Brats with Peppers and Onions

You can switch up the flavors by switching from the classic tri-color peppers with poblano, Anaheim, or even fresh jalapeño. Leftovers of this meal can also be added to an egg scramble the next morning. 


  • 2 tbsp oil
  • 1 yellow onion, half and then sliced
  • 1 red bell pepper, deseeded and sliced lengthwise
  • 1 poblano pepper (optional) deseeded and sliced lengthwise
  • 1 tsp salt
  • 1 lb bratwurst sausage
  • Sandwich rolls or buns
  • Mustard and other condiments of choice


  • cast iron skillet
  • fire safe utensil to stir veggies
  • Tongs


  1. Preheat cast iron skillet over the fire (or camp stove on medium heat). Add oil, onions, peppers, and salt.
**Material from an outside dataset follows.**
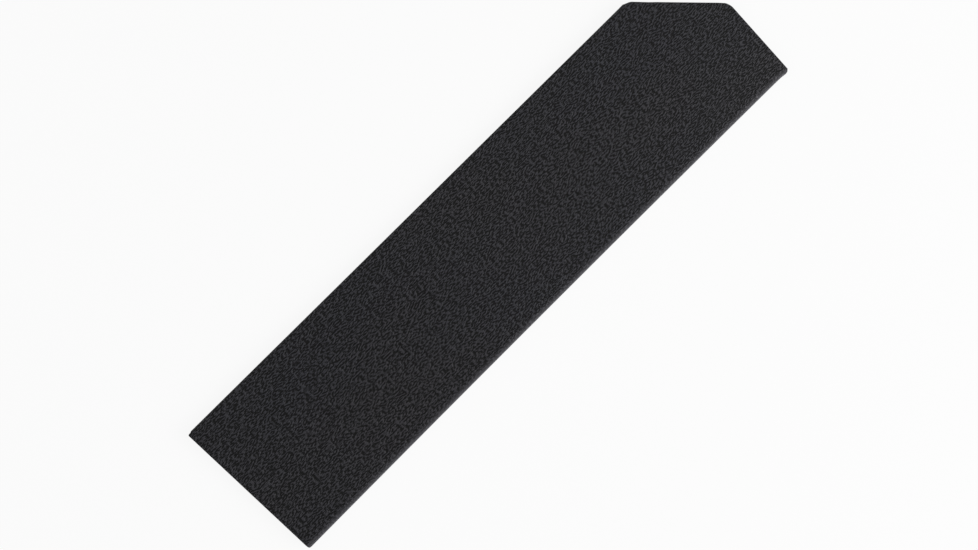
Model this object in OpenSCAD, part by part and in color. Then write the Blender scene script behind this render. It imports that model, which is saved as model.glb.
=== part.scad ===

Cook until veggies just begin to soften, stirring regularly to avoid burning.
  2. Add the brats and make sure they come into contact with the skillet 
  3. Turn the brats and stir veggies occasionally to ensure even cooking (add a little extra oil to the pan if you notice a lot of sticking). About 15-20 minutes. The safe internal temp of a bratwurst should be 160F
  4. Remove from heat and divide brats and veggies between your rolls. Top with condiments and enjoy!

Note: You can toast your rolls over the fire briefly to add some extra texture and flavor!